Generations of Jewish guilt intermingle in Richard Greenberg’s latest play, The Assembled Parties, now receiving its world premiere on Broadway as part of Manhattan Theatre Club’s season. Greenberg has been busy this spring — his adaptation of Breakfast at Tiffany’s opened on Broadway in March, followed by this play in April, and the New York premiere of his new musical version of the film Far From Heaven (written with Grey Gardens‘s Michael Korie and Scott Frankel), which is upcoming at Playwrights Horizons in June.
If there’s anything the former two productions share, it’s a certain slapdash, unfinished quality that leaves an audience wanting more. Thankfully, The Assembled Parties, an original play, unlike Tiffany’s, possesses more overall charm, an abundance of sharp, well-observed dialogue, and two smashing lead performances from Judith Light and Jessica Hecht, who make mincemeat of most of their scene partners and are this production’s must-see participants.

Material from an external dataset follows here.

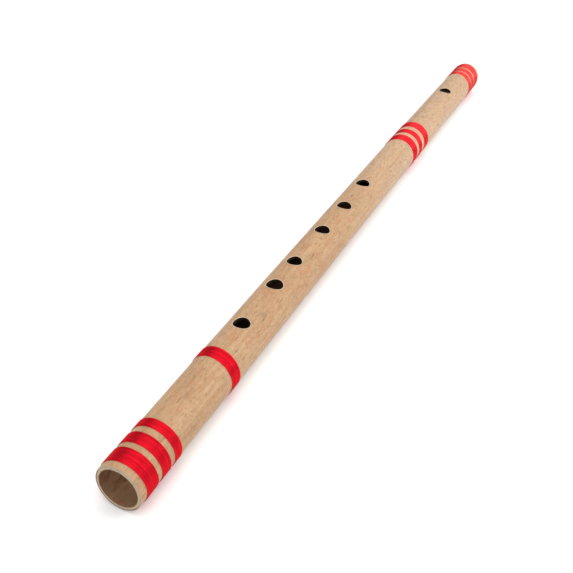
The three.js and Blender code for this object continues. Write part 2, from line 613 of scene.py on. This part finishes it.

The play, which depicts an Upper West Side Jewish family on two Christmases — one in 1980, the other in 2000 — is about family secrets and resentments, ambition, and disappointment. Julie Bascov (Jessica Hecht), a former movie actress, has settled down with her husband Ben (Jonathan Walker) and had two kids, popular jock Scotty (Jake Silbermann) and much-younger Timmy (Alex Dreier); the couple is hosting the rest of the family for a sort of all-purpose secular Christmas celebration, with Ben’s sister Faye (Judith Light), her husband Mort (Mark Blum), and their socially awkward daughter Shelley (Lauren Blumenfeld) as the guests of honor. Also in attendance is Scotty’s pal from school, Jeff (Jeremy Shamos), who’s quickly attracted by the follies and hubbub of this sophisticated family, which seems a far cry from his own simple origins.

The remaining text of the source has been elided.